— Begin Recorded information —

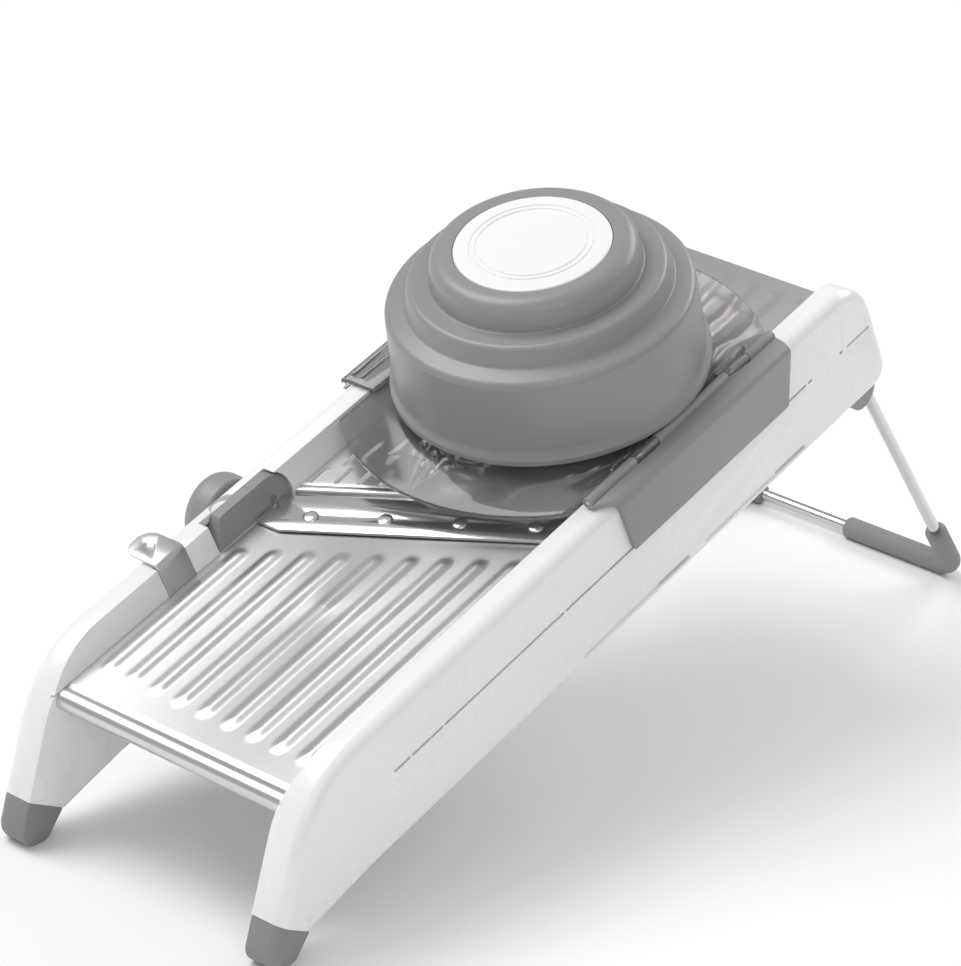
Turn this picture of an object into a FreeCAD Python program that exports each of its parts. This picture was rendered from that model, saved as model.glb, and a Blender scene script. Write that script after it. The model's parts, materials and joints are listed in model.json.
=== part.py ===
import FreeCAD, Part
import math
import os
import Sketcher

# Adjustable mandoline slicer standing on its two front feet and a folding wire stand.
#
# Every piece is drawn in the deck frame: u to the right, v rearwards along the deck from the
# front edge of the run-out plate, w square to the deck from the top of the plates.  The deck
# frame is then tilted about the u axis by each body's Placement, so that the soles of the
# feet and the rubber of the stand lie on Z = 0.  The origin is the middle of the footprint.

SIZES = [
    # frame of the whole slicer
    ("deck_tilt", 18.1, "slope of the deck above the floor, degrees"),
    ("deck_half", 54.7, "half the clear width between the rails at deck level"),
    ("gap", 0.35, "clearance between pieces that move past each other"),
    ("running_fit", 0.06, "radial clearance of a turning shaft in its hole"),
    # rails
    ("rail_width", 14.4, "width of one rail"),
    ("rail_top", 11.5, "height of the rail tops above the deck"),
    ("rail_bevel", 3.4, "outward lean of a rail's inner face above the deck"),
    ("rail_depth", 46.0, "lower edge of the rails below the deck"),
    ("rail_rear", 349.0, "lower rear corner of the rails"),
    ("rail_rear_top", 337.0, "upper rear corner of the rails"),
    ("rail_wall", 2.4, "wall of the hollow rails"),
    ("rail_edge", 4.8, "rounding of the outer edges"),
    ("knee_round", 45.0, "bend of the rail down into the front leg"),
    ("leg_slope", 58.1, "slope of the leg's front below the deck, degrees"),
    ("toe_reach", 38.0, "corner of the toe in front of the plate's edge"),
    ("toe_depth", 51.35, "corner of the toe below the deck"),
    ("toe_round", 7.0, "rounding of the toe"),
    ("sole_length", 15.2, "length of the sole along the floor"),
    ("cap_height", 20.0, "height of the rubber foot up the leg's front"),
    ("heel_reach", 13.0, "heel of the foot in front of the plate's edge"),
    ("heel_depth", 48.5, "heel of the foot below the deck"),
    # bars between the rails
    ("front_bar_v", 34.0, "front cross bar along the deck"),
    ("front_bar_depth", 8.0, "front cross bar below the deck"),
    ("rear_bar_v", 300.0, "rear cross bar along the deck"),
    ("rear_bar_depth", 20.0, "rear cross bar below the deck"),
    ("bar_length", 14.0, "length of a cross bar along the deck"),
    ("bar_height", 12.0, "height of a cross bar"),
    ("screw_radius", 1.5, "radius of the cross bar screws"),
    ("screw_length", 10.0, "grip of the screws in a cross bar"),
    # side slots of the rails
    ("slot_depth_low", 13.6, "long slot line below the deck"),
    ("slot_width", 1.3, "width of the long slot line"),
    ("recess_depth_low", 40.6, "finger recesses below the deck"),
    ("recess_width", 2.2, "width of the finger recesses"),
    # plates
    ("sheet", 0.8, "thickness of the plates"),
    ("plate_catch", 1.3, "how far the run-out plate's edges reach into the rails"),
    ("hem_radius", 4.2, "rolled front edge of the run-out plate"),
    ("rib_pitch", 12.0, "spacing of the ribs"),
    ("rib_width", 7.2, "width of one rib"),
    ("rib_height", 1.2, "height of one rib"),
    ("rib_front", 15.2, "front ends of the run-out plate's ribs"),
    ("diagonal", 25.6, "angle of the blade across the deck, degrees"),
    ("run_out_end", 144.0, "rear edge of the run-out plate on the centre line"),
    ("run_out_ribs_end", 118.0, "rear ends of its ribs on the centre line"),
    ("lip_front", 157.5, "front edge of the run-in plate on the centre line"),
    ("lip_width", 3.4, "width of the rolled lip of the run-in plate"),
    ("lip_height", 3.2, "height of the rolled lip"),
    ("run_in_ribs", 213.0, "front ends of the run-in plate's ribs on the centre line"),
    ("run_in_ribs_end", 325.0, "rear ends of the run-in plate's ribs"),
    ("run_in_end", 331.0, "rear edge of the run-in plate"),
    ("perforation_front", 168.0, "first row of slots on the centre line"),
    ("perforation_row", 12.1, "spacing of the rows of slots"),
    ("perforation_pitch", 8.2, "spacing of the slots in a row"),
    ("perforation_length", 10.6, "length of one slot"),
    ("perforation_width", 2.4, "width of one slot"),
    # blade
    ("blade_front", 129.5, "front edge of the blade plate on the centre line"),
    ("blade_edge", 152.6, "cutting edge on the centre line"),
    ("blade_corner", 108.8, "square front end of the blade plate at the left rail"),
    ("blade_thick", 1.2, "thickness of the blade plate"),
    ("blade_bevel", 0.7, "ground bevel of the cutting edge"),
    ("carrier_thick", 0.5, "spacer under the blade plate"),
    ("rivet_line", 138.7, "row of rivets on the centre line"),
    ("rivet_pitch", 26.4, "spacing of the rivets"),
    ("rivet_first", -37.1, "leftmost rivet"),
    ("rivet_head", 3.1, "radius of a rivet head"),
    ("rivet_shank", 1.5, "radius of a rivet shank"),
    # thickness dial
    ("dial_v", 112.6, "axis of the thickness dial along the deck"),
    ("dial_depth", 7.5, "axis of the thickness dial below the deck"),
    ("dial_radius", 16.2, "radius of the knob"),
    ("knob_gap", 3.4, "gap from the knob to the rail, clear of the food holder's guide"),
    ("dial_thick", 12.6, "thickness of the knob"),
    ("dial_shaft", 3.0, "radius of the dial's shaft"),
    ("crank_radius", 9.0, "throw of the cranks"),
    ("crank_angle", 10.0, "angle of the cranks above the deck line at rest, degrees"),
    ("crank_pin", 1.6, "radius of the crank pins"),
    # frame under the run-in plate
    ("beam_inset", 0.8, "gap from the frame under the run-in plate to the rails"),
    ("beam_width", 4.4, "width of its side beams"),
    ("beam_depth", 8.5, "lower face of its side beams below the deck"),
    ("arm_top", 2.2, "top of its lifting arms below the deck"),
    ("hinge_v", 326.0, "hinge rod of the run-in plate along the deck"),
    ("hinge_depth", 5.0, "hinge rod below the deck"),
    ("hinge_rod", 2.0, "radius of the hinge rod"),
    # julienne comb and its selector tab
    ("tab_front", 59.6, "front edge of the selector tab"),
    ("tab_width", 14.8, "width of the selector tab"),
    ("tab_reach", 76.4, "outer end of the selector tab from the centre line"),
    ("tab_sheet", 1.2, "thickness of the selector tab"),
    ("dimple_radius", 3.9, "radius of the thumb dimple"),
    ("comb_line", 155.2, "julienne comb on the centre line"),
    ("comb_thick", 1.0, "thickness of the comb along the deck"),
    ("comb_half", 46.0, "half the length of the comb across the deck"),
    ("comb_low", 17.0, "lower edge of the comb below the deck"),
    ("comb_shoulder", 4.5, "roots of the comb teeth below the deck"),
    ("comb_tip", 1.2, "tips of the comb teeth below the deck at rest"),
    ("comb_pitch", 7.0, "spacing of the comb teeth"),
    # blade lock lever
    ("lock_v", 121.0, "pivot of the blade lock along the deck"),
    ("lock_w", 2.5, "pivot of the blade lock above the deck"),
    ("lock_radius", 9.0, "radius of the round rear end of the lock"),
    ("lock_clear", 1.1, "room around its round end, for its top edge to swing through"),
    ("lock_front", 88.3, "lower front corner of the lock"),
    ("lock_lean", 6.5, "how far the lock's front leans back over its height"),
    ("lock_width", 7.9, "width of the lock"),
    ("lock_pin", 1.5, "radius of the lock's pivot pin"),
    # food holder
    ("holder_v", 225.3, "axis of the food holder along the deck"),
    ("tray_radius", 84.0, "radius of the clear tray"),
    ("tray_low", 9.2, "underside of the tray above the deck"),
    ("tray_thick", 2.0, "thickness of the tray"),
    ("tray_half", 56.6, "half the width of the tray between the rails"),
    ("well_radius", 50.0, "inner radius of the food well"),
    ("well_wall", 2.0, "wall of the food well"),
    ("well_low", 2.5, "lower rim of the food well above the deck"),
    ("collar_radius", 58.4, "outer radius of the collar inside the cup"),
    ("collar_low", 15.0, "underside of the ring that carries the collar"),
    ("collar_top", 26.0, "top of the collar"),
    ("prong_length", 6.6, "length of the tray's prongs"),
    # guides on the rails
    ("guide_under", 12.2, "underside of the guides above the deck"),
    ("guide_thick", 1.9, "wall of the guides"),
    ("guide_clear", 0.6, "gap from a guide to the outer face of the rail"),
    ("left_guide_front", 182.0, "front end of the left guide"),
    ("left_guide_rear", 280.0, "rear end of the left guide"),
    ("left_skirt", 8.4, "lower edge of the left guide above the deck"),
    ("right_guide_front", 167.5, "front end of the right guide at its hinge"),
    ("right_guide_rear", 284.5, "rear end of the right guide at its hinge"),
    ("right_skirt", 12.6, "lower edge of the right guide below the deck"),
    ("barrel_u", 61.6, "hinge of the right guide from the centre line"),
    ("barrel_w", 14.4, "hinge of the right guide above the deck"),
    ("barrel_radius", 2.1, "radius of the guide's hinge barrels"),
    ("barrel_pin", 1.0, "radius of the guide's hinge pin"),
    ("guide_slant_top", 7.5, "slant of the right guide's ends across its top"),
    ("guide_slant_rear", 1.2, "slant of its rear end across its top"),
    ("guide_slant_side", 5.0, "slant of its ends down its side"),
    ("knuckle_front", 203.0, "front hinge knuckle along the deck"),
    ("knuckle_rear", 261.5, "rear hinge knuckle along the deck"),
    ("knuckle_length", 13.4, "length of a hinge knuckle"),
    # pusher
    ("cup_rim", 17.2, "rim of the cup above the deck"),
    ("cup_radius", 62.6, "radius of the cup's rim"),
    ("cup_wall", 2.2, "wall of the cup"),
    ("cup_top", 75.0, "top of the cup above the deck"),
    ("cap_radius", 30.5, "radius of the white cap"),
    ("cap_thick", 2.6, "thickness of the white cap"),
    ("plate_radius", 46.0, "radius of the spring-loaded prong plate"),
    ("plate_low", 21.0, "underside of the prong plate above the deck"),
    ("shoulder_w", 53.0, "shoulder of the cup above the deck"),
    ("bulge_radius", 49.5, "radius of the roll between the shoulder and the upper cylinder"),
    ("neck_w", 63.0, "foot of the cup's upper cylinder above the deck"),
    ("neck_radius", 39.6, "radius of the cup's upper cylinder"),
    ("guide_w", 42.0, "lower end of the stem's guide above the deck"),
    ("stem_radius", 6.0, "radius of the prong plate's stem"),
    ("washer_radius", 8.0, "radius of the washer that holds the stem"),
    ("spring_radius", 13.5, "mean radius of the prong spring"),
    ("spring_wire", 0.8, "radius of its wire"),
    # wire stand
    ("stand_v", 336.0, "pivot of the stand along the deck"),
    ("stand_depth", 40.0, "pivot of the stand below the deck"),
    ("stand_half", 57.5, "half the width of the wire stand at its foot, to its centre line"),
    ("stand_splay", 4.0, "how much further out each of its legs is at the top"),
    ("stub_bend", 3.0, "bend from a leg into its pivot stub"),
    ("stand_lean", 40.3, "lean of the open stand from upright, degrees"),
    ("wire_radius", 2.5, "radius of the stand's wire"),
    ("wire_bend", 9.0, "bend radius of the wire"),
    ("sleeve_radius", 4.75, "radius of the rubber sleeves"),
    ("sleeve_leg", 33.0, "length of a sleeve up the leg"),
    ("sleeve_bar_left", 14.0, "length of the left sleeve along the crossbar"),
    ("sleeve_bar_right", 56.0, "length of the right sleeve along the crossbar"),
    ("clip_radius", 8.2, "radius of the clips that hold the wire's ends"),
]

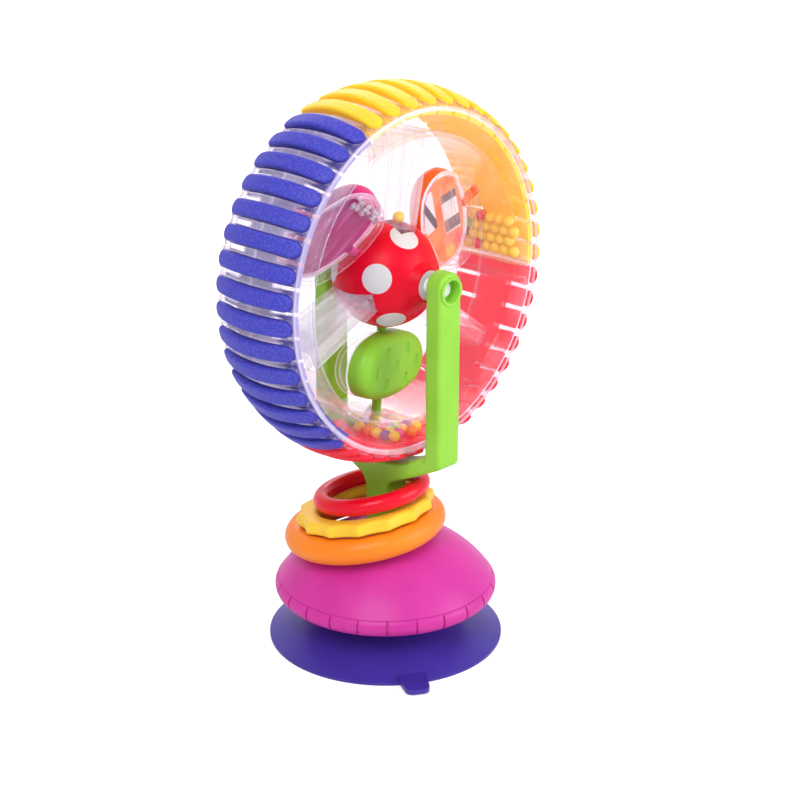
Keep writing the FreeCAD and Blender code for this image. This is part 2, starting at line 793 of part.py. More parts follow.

— End Recorded information —

Restate exactly the records above from their first line through the line that holds "import Sketcher", please, including both and leaving out all others.

## Solution
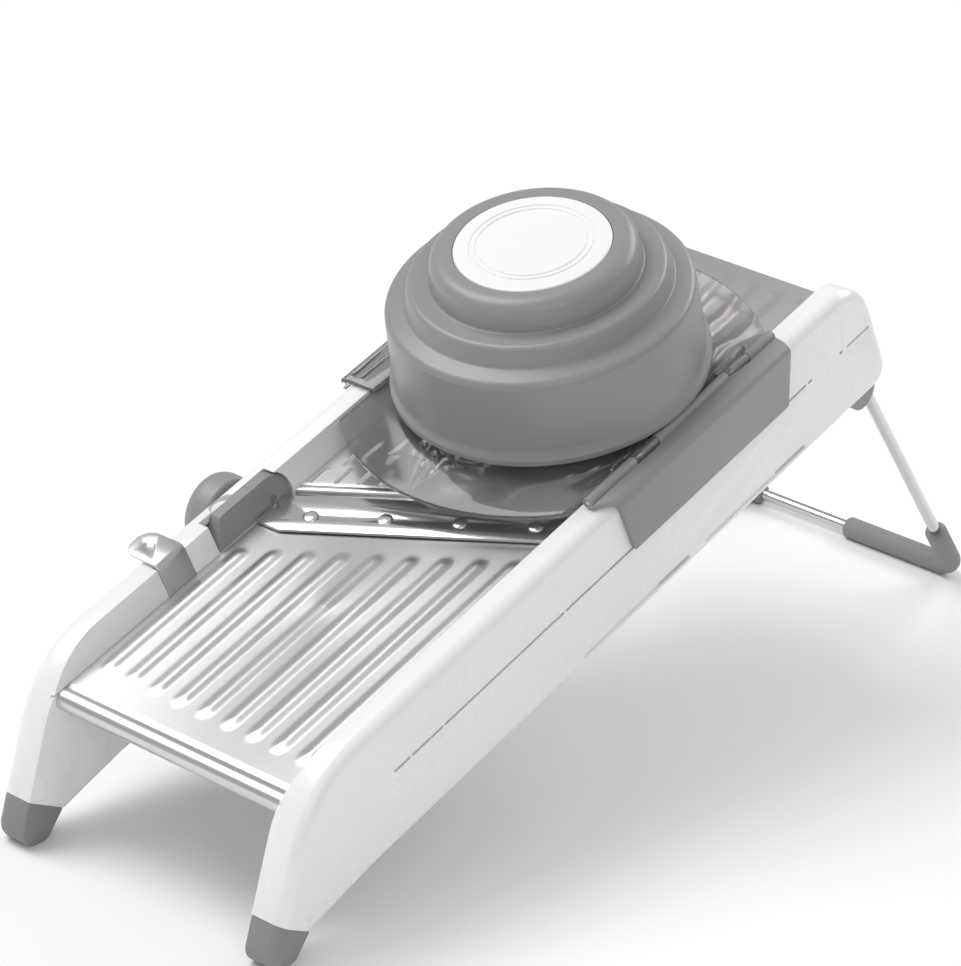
Turn this picture of an object into a FreeCAD Python program that exports each of its parts. This picture was rendered from that model, saved as model.glb, and a Blender scene script. Write that script after it. The model's parts, materials and joints are listed in model.json.
=== part.py ===
import FreeCAD, Part
import math
import os
import Sketcher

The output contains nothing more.